→ **Records shown**:
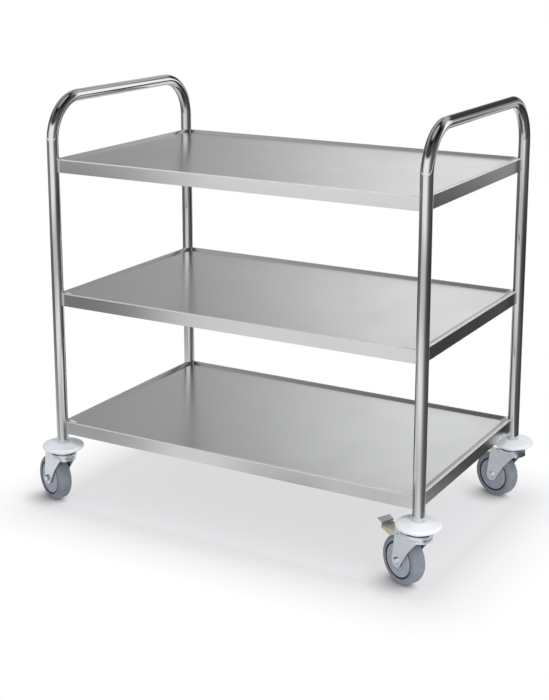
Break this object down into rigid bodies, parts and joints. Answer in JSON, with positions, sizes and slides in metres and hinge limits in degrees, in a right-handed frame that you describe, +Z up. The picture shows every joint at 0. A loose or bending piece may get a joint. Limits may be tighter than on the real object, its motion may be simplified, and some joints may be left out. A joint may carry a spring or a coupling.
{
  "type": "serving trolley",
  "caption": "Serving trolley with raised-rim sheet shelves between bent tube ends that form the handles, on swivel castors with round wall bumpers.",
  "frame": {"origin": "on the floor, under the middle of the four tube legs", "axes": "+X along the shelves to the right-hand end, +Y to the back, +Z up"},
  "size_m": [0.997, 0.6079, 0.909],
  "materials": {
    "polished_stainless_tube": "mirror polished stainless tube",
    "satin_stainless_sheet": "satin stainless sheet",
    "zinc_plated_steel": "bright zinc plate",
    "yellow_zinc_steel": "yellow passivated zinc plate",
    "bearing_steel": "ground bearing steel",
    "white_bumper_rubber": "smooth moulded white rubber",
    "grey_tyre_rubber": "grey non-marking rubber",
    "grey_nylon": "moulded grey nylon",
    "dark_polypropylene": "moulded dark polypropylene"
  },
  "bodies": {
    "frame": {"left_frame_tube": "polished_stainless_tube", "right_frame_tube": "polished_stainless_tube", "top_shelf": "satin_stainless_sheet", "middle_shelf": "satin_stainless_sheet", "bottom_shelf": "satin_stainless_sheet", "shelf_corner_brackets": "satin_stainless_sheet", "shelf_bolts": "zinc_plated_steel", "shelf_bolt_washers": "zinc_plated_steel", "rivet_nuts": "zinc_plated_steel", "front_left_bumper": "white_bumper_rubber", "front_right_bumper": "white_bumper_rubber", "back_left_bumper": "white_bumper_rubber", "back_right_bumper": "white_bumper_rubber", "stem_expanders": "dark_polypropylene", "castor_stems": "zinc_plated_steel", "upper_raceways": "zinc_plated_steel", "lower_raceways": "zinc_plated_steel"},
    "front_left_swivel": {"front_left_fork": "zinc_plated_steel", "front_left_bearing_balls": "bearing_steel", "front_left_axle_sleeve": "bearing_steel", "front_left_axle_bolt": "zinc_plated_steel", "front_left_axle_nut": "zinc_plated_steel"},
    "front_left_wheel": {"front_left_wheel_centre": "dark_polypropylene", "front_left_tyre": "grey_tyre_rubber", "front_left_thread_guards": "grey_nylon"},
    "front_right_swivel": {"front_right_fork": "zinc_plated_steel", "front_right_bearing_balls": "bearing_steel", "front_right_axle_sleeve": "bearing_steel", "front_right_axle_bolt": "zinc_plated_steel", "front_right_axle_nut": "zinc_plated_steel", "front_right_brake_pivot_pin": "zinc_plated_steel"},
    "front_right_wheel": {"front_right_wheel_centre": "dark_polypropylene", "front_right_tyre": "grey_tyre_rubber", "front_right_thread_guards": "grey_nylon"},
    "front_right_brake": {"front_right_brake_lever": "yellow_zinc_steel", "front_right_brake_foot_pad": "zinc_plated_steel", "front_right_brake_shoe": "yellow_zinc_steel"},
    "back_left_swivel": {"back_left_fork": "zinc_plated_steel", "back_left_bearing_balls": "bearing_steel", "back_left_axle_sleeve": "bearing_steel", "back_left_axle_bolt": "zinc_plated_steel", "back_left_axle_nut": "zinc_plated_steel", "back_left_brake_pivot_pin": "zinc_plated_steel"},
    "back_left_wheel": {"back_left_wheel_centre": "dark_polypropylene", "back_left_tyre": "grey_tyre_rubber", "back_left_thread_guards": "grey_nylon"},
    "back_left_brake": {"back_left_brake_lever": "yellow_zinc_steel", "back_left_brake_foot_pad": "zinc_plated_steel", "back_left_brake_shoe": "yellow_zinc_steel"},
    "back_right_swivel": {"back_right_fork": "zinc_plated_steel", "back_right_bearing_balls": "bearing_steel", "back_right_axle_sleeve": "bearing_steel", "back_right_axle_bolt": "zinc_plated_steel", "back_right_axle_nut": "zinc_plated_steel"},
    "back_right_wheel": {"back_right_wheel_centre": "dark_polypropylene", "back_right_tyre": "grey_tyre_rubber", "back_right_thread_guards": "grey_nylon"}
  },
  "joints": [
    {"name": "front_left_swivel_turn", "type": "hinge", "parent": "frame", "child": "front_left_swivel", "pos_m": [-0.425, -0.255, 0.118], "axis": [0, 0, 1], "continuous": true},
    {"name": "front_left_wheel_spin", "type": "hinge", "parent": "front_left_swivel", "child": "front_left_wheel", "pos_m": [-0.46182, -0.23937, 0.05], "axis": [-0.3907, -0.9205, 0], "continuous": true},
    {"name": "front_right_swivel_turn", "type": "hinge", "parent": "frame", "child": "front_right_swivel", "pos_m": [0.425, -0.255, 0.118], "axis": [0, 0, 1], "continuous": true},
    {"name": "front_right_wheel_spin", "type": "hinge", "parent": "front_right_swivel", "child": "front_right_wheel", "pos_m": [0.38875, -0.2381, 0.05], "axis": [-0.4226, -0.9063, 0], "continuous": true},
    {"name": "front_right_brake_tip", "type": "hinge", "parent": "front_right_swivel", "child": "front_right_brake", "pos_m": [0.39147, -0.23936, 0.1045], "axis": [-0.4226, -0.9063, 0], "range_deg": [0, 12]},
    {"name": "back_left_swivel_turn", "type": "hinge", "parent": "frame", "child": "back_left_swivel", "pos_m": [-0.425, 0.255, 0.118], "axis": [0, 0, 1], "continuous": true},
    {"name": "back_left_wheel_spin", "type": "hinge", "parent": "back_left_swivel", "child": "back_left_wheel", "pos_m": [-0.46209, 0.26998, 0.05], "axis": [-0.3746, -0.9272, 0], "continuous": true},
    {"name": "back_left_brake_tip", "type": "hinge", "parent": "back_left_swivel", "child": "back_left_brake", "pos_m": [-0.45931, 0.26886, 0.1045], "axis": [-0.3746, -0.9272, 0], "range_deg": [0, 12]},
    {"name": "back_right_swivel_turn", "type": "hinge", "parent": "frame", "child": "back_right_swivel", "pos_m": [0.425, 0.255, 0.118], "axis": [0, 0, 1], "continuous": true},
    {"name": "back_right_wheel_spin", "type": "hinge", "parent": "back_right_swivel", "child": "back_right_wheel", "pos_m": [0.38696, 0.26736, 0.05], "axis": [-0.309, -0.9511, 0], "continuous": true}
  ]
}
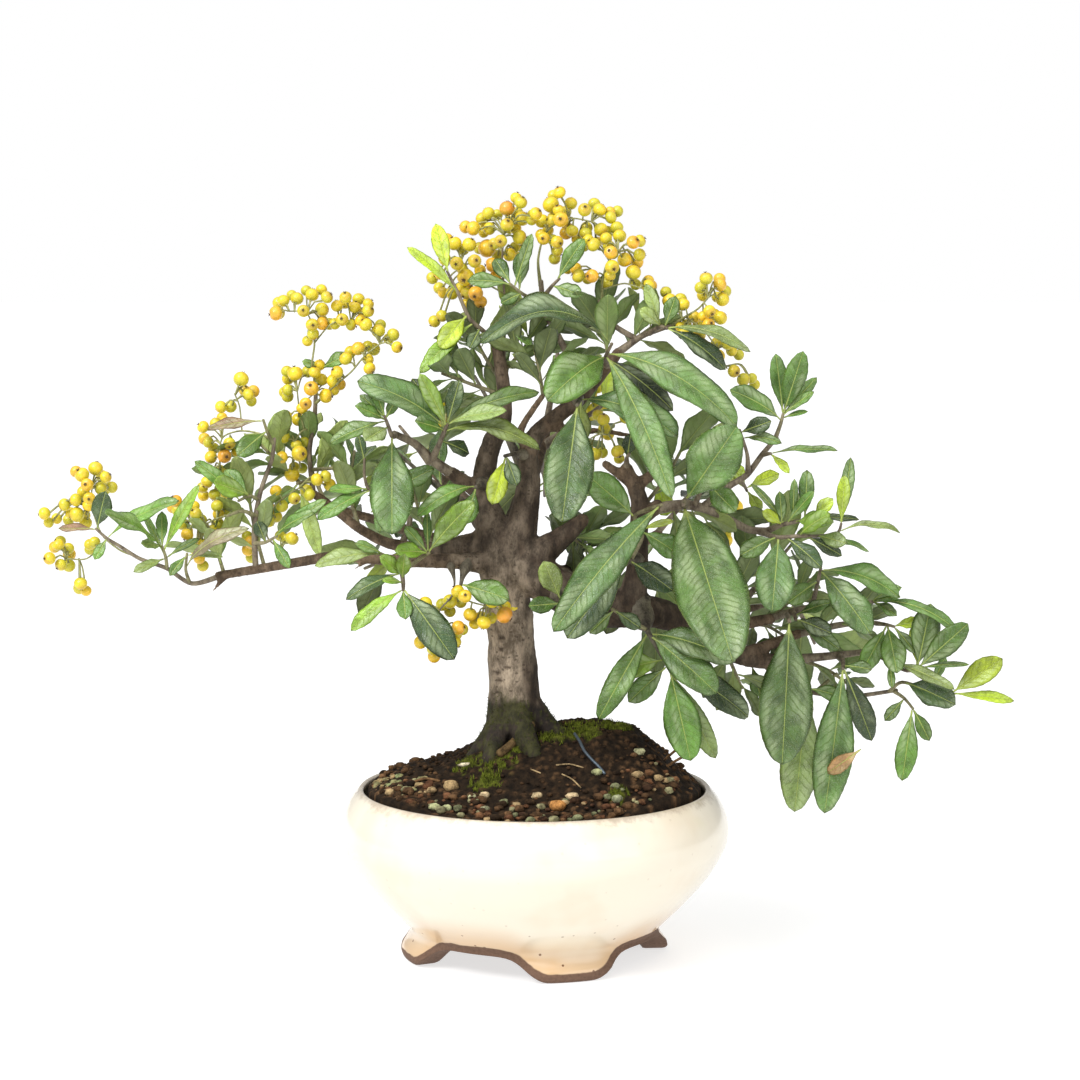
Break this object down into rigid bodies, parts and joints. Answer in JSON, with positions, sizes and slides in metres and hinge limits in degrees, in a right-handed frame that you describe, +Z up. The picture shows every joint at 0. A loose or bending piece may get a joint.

→ **What the exercise asks**:
Print all of the entries exactly as they appear.

→ **Correct result**:
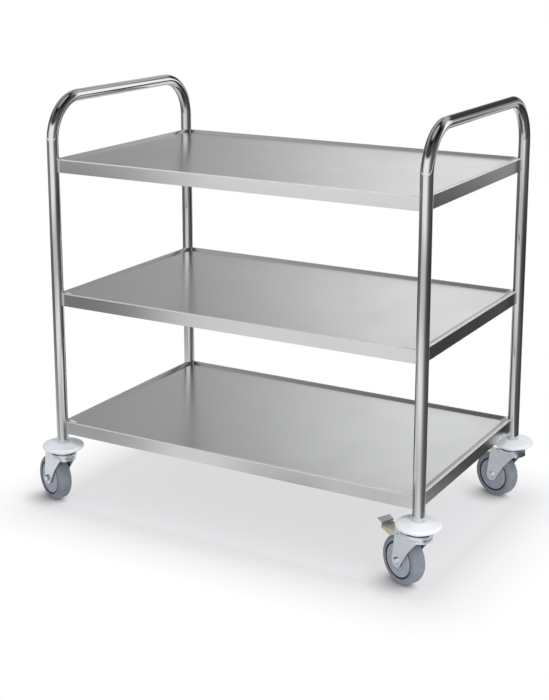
Break this object down into rigid bodies, parts and joints. Answer in JSON, with positions, sizes and slides in metres and hinge limits in degrees, in a right-handed frame that you describe, +Z up. The picture shows every joint at 0. A loose or bending piece may get a joint. Limits may be tighter than on the real object, its motion may be simplified, and some joints may be left out. A joint may carry a spring or a coupling.
{
  "type": "serving trolley",
  "caption": "Serving trolley with raised-rim sheet shelves between bent tube ends that form the handles, on swivel castors with round wall bumpers.",
  "frame": {"origin": "on the floor, under the middle of the four tube legs", "axes": "+X along the shelves to the right-hand end, +Y to the back, +Z up"},
  "size_m": [0.997, 0.6079, 0.909],
  "materials": {
    "polished_stainless_tube": "mirror polished stainless tube",
    "satin_stainless_sheet": "satin stainless sheet",
    "zinc_plated_steel": "bright zinc plate",
    "yellow_zinc_steel": "yellow passivated zinc plate",
    "bearing_steel": "ground bearing steel",
    "white_bumper_rubber": "smooth moulded white rubber",
    "grey_tyre_rubber": "grey non-marking rubber",
    "grey_nylon": "moulded grey nylon",
    "dark_polypropylene": "moulded dark polypropylene"
  },
  "bodies": {
    "frame": {"left_frame_tube": "polished_stainless_tube", "right_frame_tube": "polished_stainless_tube", "top_shelf": "satin_stainless_sheet", "middle_shelf": "satin_stainless_sheet", "bottom_shelf": "satin_stainless_sheet", "shelf_corner_brackets": "satin_stainless_sheet", "shelf_bolts": "zinc_plated_steel", "shelf_bolt_washers": "zinc_plated_steel", "rivet_nuts": "zinc_plated_steel", "front_left_bumper": "white_bumper_rubber", "front_right_bumper": "white_bumper_rubber", "back_left_bumper": "white_bumper_rubber", "back_right_bumper": "white_bumper_rubber", "stem_expanders": "dark_polypropylene", "castor_stems": "zinc_plated_steel", "upper_raceways": "zinc_plated_steel", "lower_raceways": "zinc_plated_steel"},
    "front_left_swivel": {"front_left_fork": "zinc_plated_steel", "front_left_bearing_balls": "bearing_steel", "front_left_axle_sleeve": "bearing_steel", "front_left_axle_bolt": "zinc_plated_steel", "front_left_axle_nut": "zinc_plated_steel"},
    "front_left_wheel": {"front_left_wheel_centre": "dark_polypropylene", "front_left_tyre": "grey_tyre_rubber", "front_left_thread_guards": "grey_nylon"},
    "front_right_swivel": {"front_right_fork": "zinc_plated_steel", "front_right_bearing_balls": "bearing_steel", "front_right_axle_sleeve": "bearing_steel", "front_right_axle_bolt": "zinc_plated_steel", "front_right_axle_nut": "zinc_plated_steel", "front_right_brake_pivot_pin": "zinc_plated_steel"},
    "front_right_wheel": {"front_right_wheel_centre": "dark_polypropylene", "front_right_tyre": "grey_tyre_rubber", "front_right_thread_guards": "grey_nylon"},
    "front_right_brake": {"front_right_brake_lever": "yellow_zinc_steel", "front_right_brake_foot_pad": "zinc_plated_steel", "front_right_brake_shoe": "yellow_zinc_steel"},
    "back_left_swivel": {"back_left_fork": "zinc_plated_steel", "back_left_bearing_balls": "bearing_steel", "back_left_axle_sleeve": "bearing_steel", "back_left_axle_bolt": "zinc_plated_steel", "back_left_axle_nut": "zinc_plated_steel", "back_left_brake_pivot_pin": "zinc_plated_steel"},
    "back_left_wheel": {"back_left_wheel_centre": "dark_polypropylene", "back_left_tyre": "grey_tyre_rubber", "back_left_thread_guards": "grey_nylon"},
    "back_left_brake": {"back_left_brake_lever": "yellow_zinc_steel", "back_left_brake_foot_pad": "zinc_plated_steel", "back_left_brake_shoe": "yellow_zinc_steel"},
    "back_right_swivel": {"back_right_fork": "zinc_plated_steel", "back_right_bearing_balls": "bearing_steel", "back_right_axle_sleeve": "bearing_steel", "back_right_axle_bolt": "zinc_plated_steel", "back_right_axle_nut": "zinc_plated_steel"},
    "back_right_wheel": {"back_right_wheel_centre": "dark_polypropylene", "back_right_tyre": "grey_tyre_rubber", "back_right_thread_guards": "grey_nylon"}
  },
  "joints": [
    {"name": "front_left_swivel_turn", "type": "hinge", "parent": "frame", "child": "front_left_swivel", "pos_m": [-0.425, -0.255, 0.118], "axis": [0, 0, 1], "continuous": true},
    {"name": "front_left_wheel_spin", "type": "hinge", "parent": "front_left_swivel", "child": "front_left_wheel", "pos_m": [-0.46182, -0.23937, 0.05], "axis": [-0.3907, -0.9205, 0], "continuous": true},
    {"name": "front_right_swivel_turn", "type": "hinge", "parent": "frame", "child": "front_right_swivel", "pos_m": [0.425, -0.255, 0.118], "axis": [0, 0, 1], "continuous": true},
    {"name": "front_right_wheel_spin", "type": "hinge", "parent": "front_right_swivel", "child": "front_right_wheel", "pos_m": [0.38875, -0.2381, 0.05], "axis": [-0.4226, -0.9063, 0], "continuous": true},
    {"name": "front_right_brake_tip", "type": "hinge", "parent": "front_right_swivel", "child": "front_right_brake", "pos_m": [0.39147, -0.23936, 0.1045], "axis": [-0.4226, -0.9063, 0], "range_deg": [0, 12]},
    {"name": "back_left_swivel_turn", "type": "hinge", "parent": "frame", "child": "back_left_swivel", "pos_m": [-0.425, 0.255, 0.118], "axis": [0, 0, 1], "continuous": true},
    {"name": "back_left_wheel_spin", "type": "hinge", "parent": "back_left_swivel", "child": "back_left_wheel", "pos_m": [-0.46209, 0.26998, 0.05], "axis": [-0.3746, -0.9272, 0], "continuous": true},
    {"name": "back_left_brake_tip", "type": "hinge", "parent": "back_left_swivel", "child": "back_left_brake", "pos_m": [-0.45931, 0.26886, 0.1045], "axis": [-0.3746, -0.9272, 0], "range_deg": [0, 12]},
    {"name": "back_right_swivel_turn", "type": "hinge", "parent": "frame", "child": "back_right_swivel", "pos_m": [0.425, 0.255, 0.118], "axis": [0, 0, 1], "continuous": true},
    {"name": "back_right_wheel_spin", "type": "hinge", "parent": "back_right_swivel", "child": "back_right_wheel", "pos_m": [0.38696, 0.26736, 0.05], "axis": [-0.309, -0.9511, 0], "continuous": true}
  ]
}
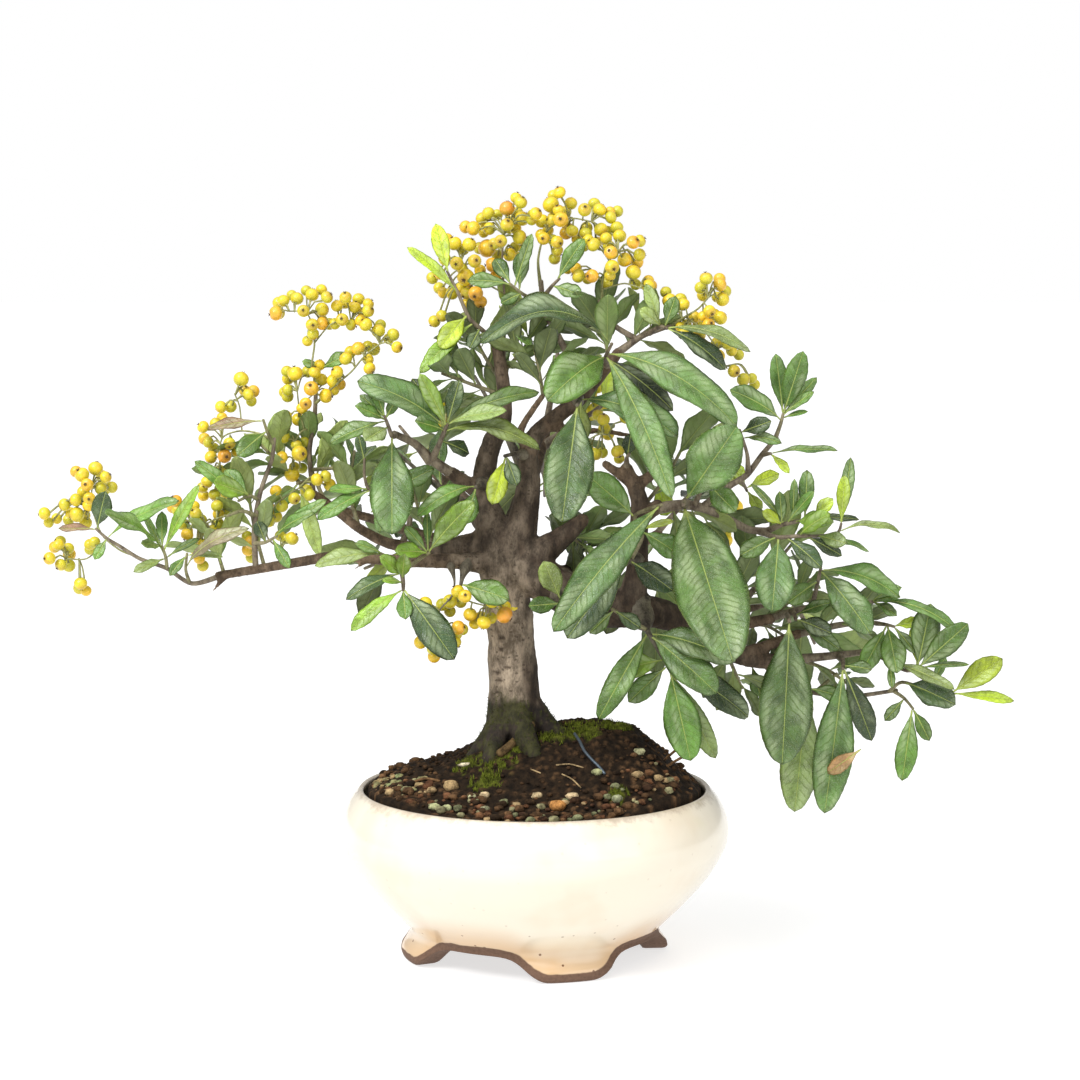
Break this object down into rigid bodies, parts and joints. Answer in JSON, with positions, sizes and slides in metres and hinge limits in degrees, in a right-handed frame that you describe, +Z up. The picture shows every joint at 0. A loose or bending piece may get a joint.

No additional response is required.